[Problem] Print all the data, keeping every line exactly as it is.

--- start ---

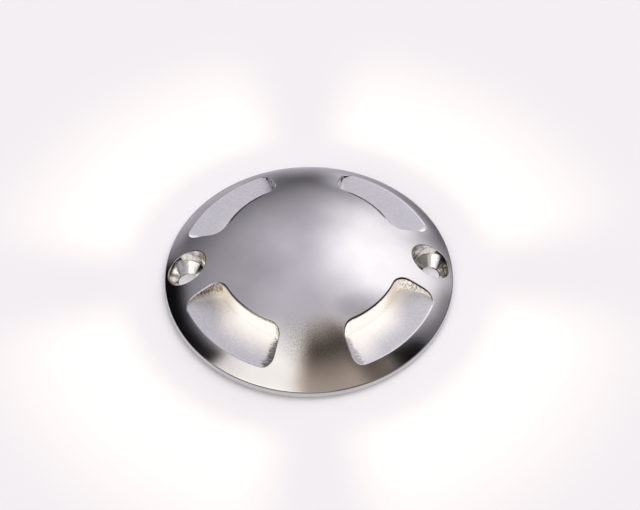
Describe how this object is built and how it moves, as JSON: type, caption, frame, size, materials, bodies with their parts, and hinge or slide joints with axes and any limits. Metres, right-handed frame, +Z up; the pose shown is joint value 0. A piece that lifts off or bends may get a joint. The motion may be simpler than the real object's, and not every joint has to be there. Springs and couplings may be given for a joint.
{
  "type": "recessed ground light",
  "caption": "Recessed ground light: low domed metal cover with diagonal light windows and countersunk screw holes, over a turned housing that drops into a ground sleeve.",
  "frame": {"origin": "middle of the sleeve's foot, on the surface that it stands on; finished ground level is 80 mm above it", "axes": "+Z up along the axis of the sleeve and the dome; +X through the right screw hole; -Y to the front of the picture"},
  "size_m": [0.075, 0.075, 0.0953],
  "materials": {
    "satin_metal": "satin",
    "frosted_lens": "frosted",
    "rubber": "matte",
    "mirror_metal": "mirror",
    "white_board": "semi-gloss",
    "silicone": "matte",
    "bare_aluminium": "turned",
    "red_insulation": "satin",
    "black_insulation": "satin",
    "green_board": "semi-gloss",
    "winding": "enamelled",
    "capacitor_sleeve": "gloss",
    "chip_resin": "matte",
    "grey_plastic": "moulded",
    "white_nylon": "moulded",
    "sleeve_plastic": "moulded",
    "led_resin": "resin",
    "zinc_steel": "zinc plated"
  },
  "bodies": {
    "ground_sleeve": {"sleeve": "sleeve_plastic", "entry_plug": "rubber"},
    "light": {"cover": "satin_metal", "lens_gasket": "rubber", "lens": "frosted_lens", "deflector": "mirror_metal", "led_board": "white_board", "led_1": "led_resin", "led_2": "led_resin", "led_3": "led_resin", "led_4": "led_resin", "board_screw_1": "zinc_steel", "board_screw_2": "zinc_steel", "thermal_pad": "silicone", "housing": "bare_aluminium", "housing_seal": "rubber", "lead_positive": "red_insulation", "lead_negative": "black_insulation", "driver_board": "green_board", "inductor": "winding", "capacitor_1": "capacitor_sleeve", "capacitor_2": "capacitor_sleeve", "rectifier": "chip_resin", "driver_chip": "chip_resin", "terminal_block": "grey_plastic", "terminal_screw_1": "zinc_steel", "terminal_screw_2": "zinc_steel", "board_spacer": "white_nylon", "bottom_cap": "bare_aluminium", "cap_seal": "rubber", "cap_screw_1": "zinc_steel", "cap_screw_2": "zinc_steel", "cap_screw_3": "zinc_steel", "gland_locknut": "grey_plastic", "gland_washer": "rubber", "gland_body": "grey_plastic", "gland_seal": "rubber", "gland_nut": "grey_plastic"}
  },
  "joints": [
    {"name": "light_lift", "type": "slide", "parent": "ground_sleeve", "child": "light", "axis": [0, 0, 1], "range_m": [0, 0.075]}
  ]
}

--- end ---

[The output]
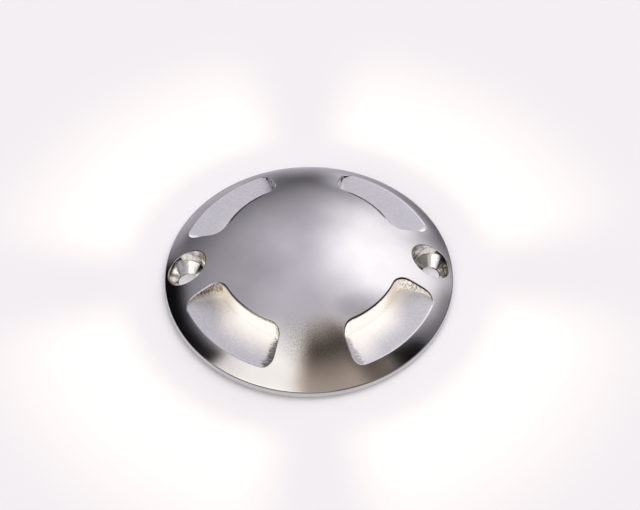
Describe how this object is built and how it moves, as JSON: type, caption, frame, size, materials, bodies with their parts, and hinge or slide joints with axes and any limits. Metres, right-handed frame, +Z up; the pose shown is joint value 0. A piece that lifts off or bends may get a joint. The motion may be simpler than the real object's, and not every joint has to be there. Springs and couplings may be given for a joint.
{
  "type": "recessed ground light",
  "caption": "Recessed ground light: low domed metal cover with diagonal light windows and countersunk screw holes, over a turned housing that drops into a ground sleeve.",
  "frame": {"origin": "middle of the sleeve's foot, on the surface that it stands on; finished ground level is 80 mm above it", "axes": "+Z up along the axis of the sleeve and the dome; +X through the right screw hole; -Y to the front of the picture"},
  "size_m": [0.075, 0.075, 0.0953],
  "materials": {
    "satin_metal": "satin",
    "frosted_lens": "frosted",
    "rubber": "matte",
    "mirror_metal": "mirror",
    "white_board": "semi-gloss",
    "silicone": "matte",
    "bare_aluminium": "turned",
    "red_insulation": "satin",
    "black_insulation": "satin",
    "green_board": "semi-gloss",
    "winding": "enamelled",
    "capacitor_sleeve": "gloss",
    "chip_resin": "matte",
    "grey_plastic": "moulded",
    "white_nylon": "moulded",
    "sleeve_plastic": "moulded",
    "led_resin": "resin",
    "zinc_steel": "zinc plated"
  },
  "bodies": {
    "ground_sleeve": {"sleeve": "sleeve_plastic", "entry_plug": "rubber"},
    "light": {"cover": "satin_metal", "lens_gasket": "rubber", "lens": "frosted_lens", "deflector": "mirror_metal", "led_board": "white_board", "led_1": "led_resin", "led_2": "led_resin", "led_3": "led_resin", "led_4": "led_resin", "board_screw_1": "zinc_steel", "board_screw_2": "zinc_steel", "thermal_pad": "silicone", "housing": "bare_aluminium", "housing_seal": "rubber", "lead_positive": "red_insulation", "lead_negative": "black_insulation", "driver_board": "green_board", "inductor": "winding", "capacitor_1": "capacitor_sleeve", "capacitor_2": "capacitor_sleeve", "rectifier": "chip_resin", "driver_chip": "chip_resin", "terminal_block": "grey_plastic", "terminal_screw_1": "zinc_steel", "terminal_screw_2": "zinc_steel", "board_spacer": "white_nylon", "bottom_cap": "bare_aluminium", "cap_seal": "rubber", "cap_screw_1": "zinc_steel", "cap_screw_2": "zinc_steel", "cap_screw_3": "zinc_steel", "gland_locknut": "grey_plastic", "gland_washer": "rubber", "gland_body": "grey_plastic", "gland_seal": "rubber", "gland_nut": "grey_plastic"}
  },
  "joints": [
    {"name": "light_lift", "type": "slide", "parent": "ground_sleeve", "child": "light", "axis": [0, 0, 1], "range_m": [0, 0.075]}
  ]
}